The entire listing is to be repeated verbatim.

------------------------

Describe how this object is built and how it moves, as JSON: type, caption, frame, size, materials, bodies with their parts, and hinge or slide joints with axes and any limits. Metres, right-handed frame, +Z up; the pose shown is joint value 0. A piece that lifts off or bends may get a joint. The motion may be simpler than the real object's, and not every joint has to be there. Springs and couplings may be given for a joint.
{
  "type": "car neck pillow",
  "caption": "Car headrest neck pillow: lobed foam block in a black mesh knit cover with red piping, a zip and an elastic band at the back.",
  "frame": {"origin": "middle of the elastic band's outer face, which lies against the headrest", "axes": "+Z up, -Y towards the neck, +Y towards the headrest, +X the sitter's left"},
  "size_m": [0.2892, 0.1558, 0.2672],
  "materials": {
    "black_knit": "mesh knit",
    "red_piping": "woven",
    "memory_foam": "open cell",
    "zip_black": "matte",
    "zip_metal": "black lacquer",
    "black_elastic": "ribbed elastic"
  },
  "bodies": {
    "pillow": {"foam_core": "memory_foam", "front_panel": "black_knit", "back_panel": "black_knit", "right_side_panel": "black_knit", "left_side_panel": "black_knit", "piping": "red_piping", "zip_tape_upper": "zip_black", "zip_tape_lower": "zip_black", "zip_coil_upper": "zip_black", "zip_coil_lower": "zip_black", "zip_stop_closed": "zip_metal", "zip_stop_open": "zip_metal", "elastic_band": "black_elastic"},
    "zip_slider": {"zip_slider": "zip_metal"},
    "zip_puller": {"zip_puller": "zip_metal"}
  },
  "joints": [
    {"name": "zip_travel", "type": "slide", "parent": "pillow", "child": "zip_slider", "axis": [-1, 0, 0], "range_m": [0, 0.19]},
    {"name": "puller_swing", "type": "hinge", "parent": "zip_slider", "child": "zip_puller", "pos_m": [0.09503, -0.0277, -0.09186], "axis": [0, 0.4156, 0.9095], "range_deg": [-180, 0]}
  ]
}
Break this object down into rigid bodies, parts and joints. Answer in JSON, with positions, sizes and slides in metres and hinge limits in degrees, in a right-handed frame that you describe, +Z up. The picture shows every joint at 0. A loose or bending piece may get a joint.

------------------------

• Complete answer:
Describe how this object is built and how it moves, as JSON: type, caption, frame, size, materials, bodies with their parts, and hinge or slide joints with axes and any limits. Metres, right-handed frame, +Z up; the pose shown is joint value 0. A piece that lifts off or bends may get a joint. The motion may be simpler than the real object's, and not every joint has to be there. Springs and couplings may be given for a joint.
{
  "type": "car neck pillow",
  "caption": "Car headrest neck pillow: lobed foam block in a black mesh knit cover with red piping, a zip and an elastic band at the back.",
  "frame": {"origin": "middle of the elastic band's outer face, which lies against the headrest", "axes": "+Z up, -Y towards the neck, +Y towards the headrest, +X the sitter's left"},
  "size_m": [0.2892, 0.1558, 0.2672],
  "materials": {
    "black_knit": "mesh knit",
    "red_piping": "woven",
    "memory_foam": "open cell",
    "zip_black": "matte",
    "zip_metal": "black lacquer",
    "black_elastic": "ribbed elastic"
  },
  "bodies": {
    "pillow": {"foam_core": "memory_foam", "front_panel": "black_knit", "back_panel": "black_knit", "right_side_panel": "black_knit", "left_side_panel": "black_knit", "piping": "red_piping", "zip_tape_upper": "zip_black", "zip_tape_lower": "zip_black", "zip_coil_upper": "zip_black", "zip_coil_lower": "zip_black", "zip_stop_closed": "zip_metal", "zip_stop_open": "zip_metal", "elastic_band": "black_elastic"},
    "zip_slider": {"zip_slider": "zip_metal"},
    "zip_puller": {"zip_puller": "zip_metal"}
  },
  "joints": [
    {"name": "zip_travel", "type": "slide", "parent": "pillow", "child": "zip_slider", "axis": [-1, 0, 0], "range_m": [0, 0.19]},
    {"name": "puller_swing", "type": "hinge", "parent": "zip_slider", "child": "zip_puller", "pos_m": [0.09503, -0.0277, -0.09186], "axis": [0, 0.4156, 0.9095], "range_deg": [-180, 0]}
  ]
}
Break this object down into rigid bodies, parts and joints. Answer in JSON, with positions, sizes and slides in metres and hinge limits in degrees, in a right-handed frame that you describe, +Z up. The picture shows every joint at 0. A loose or bending piece may get a joint.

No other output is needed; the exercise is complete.